The flavor of the bittersweet lesson for computer vision

Vincent Sitzmann recently shared a blog post titled “The flavor of the bitter lesson for computer vision.” In it, he argues that computer vision as we currently know it may become obsolete, with its remaining elements being absorbed into end-to-end perception-action models. His post is timely, and reflects ongoing discussions in the community.

In this article, I will examine some of Vincent’s arguments, and provide an alternative perspective. Others have made overlapping points on this X post, which I highly recommend reading.

Is action the sole purpose of computer vision?

The post suggests that embodied intelligence, specifically action, is the sole purpose of computer vision. But in reality, computer vision has a wide range of applications.

Consider the following use cases, none of which require first-order action execution:

Metrology: Engineers use computer vision to measure the physical world with high precision.
Media & Entertainment: Creators leverage tools like face filters and generative video to make media content.
Virtual Reality: VR artists utilize vision to create 3D content with accurate parallax for stereo headsets.
Cognitive Science: Researchers apply vision to code and analyze animal behavior at scale.

More broadly, if computer vision is to remain a rigorous scientific discipline, we cannot consider action execution alone, or mandate action as a pre-training task for all problems.
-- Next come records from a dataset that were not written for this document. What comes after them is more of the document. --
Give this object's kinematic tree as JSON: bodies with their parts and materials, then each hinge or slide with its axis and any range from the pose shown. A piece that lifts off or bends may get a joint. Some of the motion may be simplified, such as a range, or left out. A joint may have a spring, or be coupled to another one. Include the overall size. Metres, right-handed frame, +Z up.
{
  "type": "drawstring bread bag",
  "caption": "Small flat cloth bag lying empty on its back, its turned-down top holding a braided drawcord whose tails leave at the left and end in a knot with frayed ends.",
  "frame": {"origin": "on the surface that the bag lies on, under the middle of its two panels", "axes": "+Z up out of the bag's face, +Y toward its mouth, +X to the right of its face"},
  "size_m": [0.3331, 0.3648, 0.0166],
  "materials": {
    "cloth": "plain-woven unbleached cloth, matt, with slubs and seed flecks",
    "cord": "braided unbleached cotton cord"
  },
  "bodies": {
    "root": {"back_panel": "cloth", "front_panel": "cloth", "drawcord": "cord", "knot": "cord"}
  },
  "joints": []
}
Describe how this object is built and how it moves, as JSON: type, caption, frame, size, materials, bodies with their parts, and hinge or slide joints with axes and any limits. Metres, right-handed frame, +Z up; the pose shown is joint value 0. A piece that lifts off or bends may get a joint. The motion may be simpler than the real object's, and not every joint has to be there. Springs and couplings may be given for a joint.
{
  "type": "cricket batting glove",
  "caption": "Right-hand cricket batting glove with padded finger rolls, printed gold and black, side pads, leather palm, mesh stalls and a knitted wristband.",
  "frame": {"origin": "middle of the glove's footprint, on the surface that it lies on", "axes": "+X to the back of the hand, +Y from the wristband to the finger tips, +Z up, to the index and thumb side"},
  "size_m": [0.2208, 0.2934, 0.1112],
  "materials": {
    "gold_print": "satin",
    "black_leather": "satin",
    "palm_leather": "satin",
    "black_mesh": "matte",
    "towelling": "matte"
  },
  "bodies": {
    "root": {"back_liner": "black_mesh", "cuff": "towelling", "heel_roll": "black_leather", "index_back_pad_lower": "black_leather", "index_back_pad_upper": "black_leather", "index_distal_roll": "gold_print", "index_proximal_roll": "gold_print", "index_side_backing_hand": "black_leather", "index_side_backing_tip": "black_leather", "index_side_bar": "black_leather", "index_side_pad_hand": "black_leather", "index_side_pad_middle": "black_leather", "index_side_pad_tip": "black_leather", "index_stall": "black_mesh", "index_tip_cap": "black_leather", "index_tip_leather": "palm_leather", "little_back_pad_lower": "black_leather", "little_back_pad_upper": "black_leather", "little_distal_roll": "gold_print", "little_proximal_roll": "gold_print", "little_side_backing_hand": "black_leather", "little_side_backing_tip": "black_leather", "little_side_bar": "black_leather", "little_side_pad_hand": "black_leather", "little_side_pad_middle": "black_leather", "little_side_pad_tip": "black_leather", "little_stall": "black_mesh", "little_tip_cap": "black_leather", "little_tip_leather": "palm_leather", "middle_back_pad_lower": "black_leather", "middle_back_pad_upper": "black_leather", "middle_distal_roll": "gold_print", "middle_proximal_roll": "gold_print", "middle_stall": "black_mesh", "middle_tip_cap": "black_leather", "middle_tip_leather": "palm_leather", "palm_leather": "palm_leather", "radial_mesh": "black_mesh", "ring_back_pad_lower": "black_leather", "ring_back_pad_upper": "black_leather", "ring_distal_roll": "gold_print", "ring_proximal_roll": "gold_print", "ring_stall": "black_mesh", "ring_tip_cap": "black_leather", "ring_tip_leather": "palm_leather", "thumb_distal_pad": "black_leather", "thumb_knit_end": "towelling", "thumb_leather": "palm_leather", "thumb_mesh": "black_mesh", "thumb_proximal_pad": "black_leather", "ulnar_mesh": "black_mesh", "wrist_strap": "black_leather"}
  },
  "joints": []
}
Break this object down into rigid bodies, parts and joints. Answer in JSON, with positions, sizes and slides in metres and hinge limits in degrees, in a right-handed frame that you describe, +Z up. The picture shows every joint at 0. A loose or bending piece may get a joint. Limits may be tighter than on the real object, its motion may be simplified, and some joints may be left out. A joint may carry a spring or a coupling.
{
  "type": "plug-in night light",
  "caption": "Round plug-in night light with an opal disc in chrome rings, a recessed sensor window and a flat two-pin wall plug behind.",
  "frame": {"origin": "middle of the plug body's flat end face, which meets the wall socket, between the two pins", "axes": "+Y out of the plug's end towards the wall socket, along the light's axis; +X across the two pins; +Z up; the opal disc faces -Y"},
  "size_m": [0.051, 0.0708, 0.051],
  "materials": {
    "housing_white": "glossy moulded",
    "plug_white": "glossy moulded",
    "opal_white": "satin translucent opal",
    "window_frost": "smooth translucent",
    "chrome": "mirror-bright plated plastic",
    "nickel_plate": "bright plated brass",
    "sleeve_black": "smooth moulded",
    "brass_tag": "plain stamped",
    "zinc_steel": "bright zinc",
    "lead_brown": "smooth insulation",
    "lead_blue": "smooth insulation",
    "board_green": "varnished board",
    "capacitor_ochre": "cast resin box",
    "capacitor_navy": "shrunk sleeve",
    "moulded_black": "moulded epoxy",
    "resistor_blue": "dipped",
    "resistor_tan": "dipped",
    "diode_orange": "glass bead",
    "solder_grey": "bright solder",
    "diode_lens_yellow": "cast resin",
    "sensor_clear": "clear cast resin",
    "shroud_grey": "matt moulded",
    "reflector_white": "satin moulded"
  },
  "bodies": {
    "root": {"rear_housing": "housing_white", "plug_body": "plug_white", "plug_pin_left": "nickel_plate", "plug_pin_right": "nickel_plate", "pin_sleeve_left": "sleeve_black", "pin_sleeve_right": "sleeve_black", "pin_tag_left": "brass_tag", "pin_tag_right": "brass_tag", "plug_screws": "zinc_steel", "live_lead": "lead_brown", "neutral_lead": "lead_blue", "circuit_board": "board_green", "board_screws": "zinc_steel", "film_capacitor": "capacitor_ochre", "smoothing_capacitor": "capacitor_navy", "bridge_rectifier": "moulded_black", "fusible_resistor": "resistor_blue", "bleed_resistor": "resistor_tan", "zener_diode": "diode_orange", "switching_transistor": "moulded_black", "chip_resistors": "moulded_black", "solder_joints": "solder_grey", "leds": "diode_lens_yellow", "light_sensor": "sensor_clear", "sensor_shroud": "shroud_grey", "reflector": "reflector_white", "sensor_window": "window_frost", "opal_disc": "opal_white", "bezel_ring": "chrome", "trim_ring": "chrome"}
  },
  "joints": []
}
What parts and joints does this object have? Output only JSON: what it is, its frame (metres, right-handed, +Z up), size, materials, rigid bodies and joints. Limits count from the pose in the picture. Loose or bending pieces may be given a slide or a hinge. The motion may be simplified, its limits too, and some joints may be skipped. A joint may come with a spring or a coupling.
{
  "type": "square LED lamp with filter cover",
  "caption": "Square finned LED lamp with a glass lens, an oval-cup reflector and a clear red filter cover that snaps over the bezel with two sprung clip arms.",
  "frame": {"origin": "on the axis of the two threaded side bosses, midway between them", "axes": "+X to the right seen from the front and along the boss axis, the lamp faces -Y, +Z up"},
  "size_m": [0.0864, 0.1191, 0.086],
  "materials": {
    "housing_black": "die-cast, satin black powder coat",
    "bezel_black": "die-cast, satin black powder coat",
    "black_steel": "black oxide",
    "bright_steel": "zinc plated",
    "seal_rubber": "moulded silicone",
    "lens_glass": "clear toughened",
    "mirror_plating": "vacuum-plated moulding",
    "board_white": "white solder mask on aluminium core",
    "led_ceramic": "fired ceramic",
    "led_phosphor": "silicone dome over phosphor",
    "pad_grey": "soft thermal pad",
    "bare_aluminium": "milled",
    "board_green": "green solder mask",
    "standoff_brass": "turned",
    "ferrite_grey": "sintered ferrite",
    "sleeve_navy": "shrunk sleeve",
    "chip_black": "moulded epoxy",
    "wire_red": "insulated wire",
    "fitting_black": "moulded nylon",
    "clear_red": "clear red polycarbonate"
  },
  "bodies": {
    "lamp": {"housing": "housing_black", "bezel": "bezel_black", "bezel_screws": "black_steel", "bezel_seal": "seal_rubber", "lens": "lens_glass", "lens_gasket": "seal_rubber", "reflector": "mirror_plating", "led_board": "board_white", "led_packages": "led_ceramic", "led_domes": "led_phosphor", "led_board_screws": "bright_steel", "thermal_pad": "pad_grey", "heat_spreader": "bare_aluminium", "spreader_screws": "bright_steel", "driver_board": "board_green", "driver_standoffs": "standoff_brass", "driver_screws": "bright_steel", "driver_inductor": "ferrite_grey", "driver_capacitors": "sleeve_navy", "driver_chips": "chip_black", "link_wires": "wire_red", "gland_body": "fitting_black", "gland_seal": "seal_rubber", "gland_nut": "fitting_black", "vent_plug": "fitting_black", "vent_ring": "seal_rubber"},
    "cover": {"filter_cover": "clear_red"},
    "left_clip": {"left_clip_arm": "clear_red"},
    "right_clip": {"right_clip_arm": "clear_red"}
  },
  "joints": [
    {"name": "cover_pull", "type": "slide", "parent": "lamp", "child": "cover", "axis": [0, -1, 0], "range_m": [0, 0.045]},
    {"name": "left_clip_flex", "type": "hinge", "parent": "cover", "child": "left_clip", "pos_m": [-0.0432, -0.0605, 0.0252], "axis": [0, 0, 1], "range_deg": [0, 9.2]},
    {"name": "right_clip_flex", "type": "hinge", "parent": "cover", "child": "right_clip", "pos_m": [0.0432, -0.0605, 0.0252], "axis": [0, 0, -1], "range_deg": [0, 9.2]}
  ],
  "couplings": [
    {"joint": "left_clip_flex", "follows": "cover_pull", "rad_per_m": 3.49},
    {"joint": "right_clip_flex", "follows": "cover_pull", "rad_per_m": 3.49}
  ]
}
Computer vision must provide an action-agnostic understanding of the physical world. After all, the word science derives from the Latin scientia, meaning “knowledge, awareness, understanding.”

Is computer vision obsolete for embodied intelligence?

The post argues that computer vision, as we know it today, is going to go away. This may hold true for narrow, well-defined embodied tasks—such as navigation or basic pick-and-place—where percepts are fully observed and actions are straightforward.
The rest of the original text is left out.